Book Club Review: The Lodger
Esther Cawte, French and German graduate from UCL and one of our volunteers, writes about the Book Club’s June read ‘The Lodger’ by Charles Nicholl.
In May, we read Charles Nicholl’s The Lodger: Shakespeare on Silver Street, as several visitors to the museum had recommended it.
The starting point of the book is in 1612, when William Shakespeare appeared in the Court of Requests at Westminster to give evidence in a case involving the Mountjoy family with whom he lodged between 1602 and 1604. The Mountjoys were Huguenots, having moved from France and set up their home and business of ‘tiremaking’ (making decorative headwear) in Silver Street.

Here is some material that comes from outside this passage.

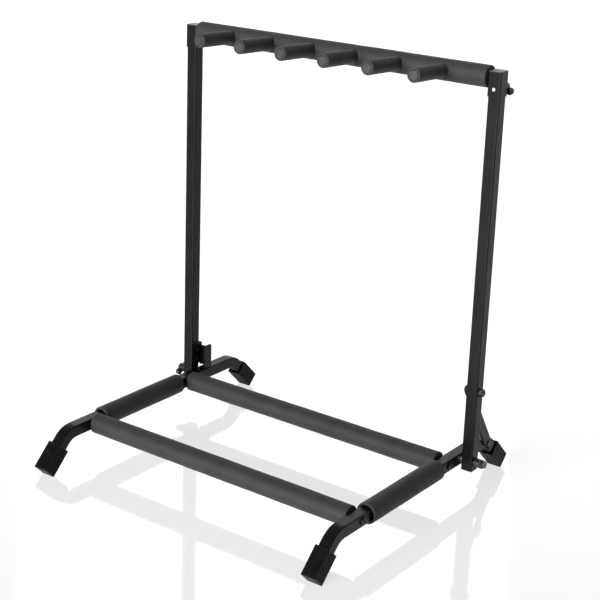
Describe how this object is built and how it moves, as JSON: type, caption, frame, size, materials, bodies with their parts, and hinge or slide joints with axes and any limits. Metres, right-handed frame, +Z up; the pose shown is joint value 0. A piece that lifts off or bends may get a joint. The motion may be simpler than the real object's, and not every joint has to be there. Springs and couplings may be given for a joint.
{
  "type": "guitar rack",
  "caption": "Folding floor rack that holds guitars upright in a row, with foam-covered base bars and a foam-covered top bar with neck pegs.",
  "frame": {"origin": "on the floor, midway between the side rails and midway between the front and rear feet", "axes": "+Z up, +X to the right seen from the front (the side the pegs point to), +Y to the back"},
  "size_m": [0.7082, 0.617, 0.7781],
  "materials": {
    "powder_coat": "satin black powder coat on steel",
    "foam": "matte closed-cell foam, soft to the touch",
    "rubber_feet": "matte ribbed rubber",
    "knob_plastic": "satin moulded plastic",
    "plug_plastic": "matte moulded plastic",
    "bright_steel": "zinc plated",
    "black_hardware": "blackened steel"
  },
  "bodies": {
    "base": {"base_bar_bolts": "black_hardware", "base_bar_foam_front": "foam", "base_bar_foam_rear": "foam", "base_bar_front": "powder_coat", "base_bar_plugs": "black_hardware", "base_bar_rear": "powder_coat", "foot_front_left": "rubber_feet", "foot_front_right": "rubber_feet", "foot_rear_left": "rubber_feet", "foot_rear_right": "rubber_feet", "pivot_spacer_left": "bright_steel", "pivot_spacer_right": "bright_steel", "rail_foam_left": "foam", "rail_foam_right": "foam", "side_rail_left": "powder_coat", "side_rail_right": "powder_coat", "stay_pin": "black_hardware"},
    "upright_right": {"upright_right": "powder_coat", "upright_plug_right": "plug_plastic", "stay_bolt": "black_hardware", "stay_washer": "bright_steel", "stay_nut": "black_hardware"},
    "upright_left": {"upright_left": "powder_coat", "upright_plug_left": "plug_plastic", "stop_bracket": "powder_coat", "bracket_rivets": "black_hardware"},
    "stay": {"stay": "powder_coat"},
    "top_bar": {"peg_1": "powder_coat", "peg_2": "powder_coat", "peg_3": "powder_coat", "peg_4": "powder_coat", "peg_5": "powder_coat", "peg_6": "powder_coat", "peg_foam_1": "foam", "peg_foam_2": "foam", "peg_foam_3": "foam", "peg_foam_4": "foam", "peg_foam_5": "foam", "peg_foam_6": "foam", "peg_plug_1": "plug_plastic", "peg_plug_2": "plug_plastic", "peg_plug_3": "plug_plastic", "peg_plug_4": "plug_plastic", "peg_plug_5": "plug_plastic", "peg_plug_6": "plug_plastic", "sleeve_button": "bright_steel", "top_bar": "powder_coat", "top_bar_foam": "foam", "top_cap_left": "plug_plastic", "top_cap_right": "plug_plastic", "top_sleeve_left": "powder_coat", "top_sleeve_right": "powder_coat"},
    "pivot_knob_left": {"pivot_knob_left": "knob_plastic", "pivot_stud_left": "bright_steel"},
    "clamp_knob_left": {"clamp_knob_left": "knob_plastic", "clamp_stud_left": "bright_steel"},
    "pivot_knob_right": {"pivot_knob_right": "knob_plastic", "pivot_stud_right": "bright_steel"},
    "clamp_knob_right": {"clamp_knob_right": "knob_plastic", "clamp_stud_right": "bright_steel"}
  },
  "joints": [
    {"name": "fold_right", "type": "hinge", "parent": "base", "child": "upright_right", "pos_m": [0.3255, 0.144, 0.068], "axis": [1, 0, 0], "range_deg": [0, 71]},
    {"name": "fold_left", "type": "hinge", "parent": "base", "child": "upright_left", "pos_m": [-0.3255, 0.144, 0.068], "axis": [1, 0, 0], "range_deg": [0, 71]},
    {"name": "stay_swing", "type": "hinge", "parent": "upright_right", "child": "stay", "pos_m": [0.3122, 0.144, 0.202], "axis": [1, 0, 0], "range_deg": [0, 148]},
    {"name": "top_bar_lift", "type": "slide", "parent": "upright_right", "child": "top_bar", "axis": [0, 0, 1], "range_m": [0, 0.045]},
    {"name": "pivot_knob_turn_left", "type": "hinge", "parent": "base", "child": "pivot_knob_left", "pos_m": [-0.3445, 0.144, 0.068], "axis": [-1, 0, 0], "continuous": true},
    {"name": "clamp_knob_turn_left", "type": "hinge", "parent": "top_bar", "child": "clamp_knob_left", "pos_m": [-0.3255, 0.163, 0.741], "axis": [0, 1, 0], "continuous": true},
    {"name": "pivot_knob_turn_right", "type": "hinge", "parent": "base", "child": "pivot_knob_right", "pos_m": [0.3445, 0.144, 0.068], "axis": [1, 0, 0], "continuous": true},
    {"name": "clamp_knob_turn_right", "type": "hinge", "parent": "top_bar", "child": "clamp_knob_right", "pos_m": [0.3255, 0.163, 0.741], "axis": [0, 1, 0], "continuous": true}
  ],
  "couplings": [
    {"joint": "fold_left", "follows": "fold_right", "ratio": 1}
  ]
}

The court case was a family dispute; Stephen Belott alleged that Christopher Mountjoy, his father-in-law, had promised a dowry of £60 (equivalent to about £12,000 today) when he married his daughter, Mary. Shakespeare is called as a witness, having played an important role in their betrothal and having allegedly witnessed Mountjoys’ promise. In his deposition, Shakespeare claims that the dowry was indeed promised, the amount of which he does not however remember.
After his account of the court case, Nicholl explores the context and details of this story. He maps out Elizabethan London, tracing the evolution of the streets surrounding Silver Street, through the ages until the present day, We really enjoyed seeing the maps of how Silver Street changed, and comparing it with maps from today – the house where Shakespeare lodged no longer exists, and if you were to visit the spot today, you would be standing in an underground car-park.

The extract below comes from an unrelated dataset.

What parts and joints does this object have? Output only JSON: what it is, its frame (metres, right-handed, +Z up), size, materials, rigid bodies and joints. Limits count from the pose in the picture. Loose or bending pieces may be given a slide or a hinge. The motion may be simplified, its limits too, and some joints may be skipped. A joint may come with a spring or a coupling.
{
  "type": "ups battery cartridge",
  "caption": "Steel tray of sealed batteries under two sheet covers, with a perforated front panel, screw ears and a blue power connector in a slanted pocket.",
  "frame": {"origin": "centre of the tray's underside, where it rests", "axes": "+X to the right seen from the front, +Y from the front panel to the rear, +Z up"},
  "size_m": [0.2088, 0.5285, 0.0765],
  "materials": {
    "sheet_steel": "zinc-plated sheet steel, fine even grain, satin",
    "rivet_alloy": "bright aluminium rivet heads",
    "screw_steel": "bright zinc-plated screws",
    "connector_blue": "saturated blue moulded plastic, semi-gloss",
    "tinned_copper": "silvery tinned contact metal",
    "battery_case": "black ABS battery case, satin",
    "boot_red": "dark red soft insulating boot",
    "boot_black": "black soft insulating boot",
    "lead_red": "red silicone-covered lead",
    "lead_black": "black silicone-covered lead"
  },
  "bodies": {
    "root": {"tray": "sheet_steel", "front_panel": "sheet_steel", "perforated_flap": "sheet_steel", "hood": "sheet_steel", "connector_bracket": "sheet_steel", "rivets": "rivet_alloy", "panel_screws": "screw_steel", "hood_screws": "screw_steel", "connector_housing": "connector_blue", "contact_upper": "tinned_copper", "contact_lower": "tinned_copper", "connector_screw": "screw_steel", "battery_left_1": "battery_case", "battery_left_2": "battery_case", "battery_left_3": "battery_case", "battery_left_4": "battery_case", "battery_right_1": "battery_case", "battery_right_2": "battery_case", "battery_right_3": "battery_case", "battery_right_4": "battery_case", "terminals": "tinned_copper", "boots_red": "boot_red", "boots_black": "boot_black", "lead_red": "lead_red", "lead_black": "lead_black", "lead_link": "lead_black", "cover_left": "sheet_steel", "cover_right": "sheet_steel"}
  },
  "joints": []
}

After remapping London, Nicholl provides fascinating details about the life which filled the streets; he explores the Mountjoys’ trade of tiremaking, fashion, and its implications with the family’s social connections. On the one hand, they enjoyed royal approval; Christopher Mountjoy’s skills of tiremaking drew the attraction of Queen Anne, who purchased some of his creations in 1604. On the other hand, they faced the challenges of being ‘strangers’ in London. After fleeing France as refugees and resettling in London, the Mountjoys’ established a successful business like many other Huguenots, which caused resentment and anti-immigration sentiment among other Londoners, who accused the immigrants of threatening their trade and refusing to integrate.
We were particularly interested in Nicholl’s presentation of Shakespeare’s relationship with foreigners. He makes an interesting and convincing case for Shakespeare’s sympathy towards strangers, using examples from Shakespeare’s plays and sonnets to show how he challenged the prejudices against foreigners during a time of widespread xenophobia and anti-immigration riots. It is also interesting to note that none of Shakespeare’s plays are set in Elizabethan or Jacobean England, therefore any spectator of his plays would engage on some level with a ‘foreignness’, even if only nominally. Furthermore, Nicholl speculates about Shakespeare’s ideas of beauty, again using textual analysis of his plays to suggest how Shakespeare related beauty, darkness and foreignness to each other.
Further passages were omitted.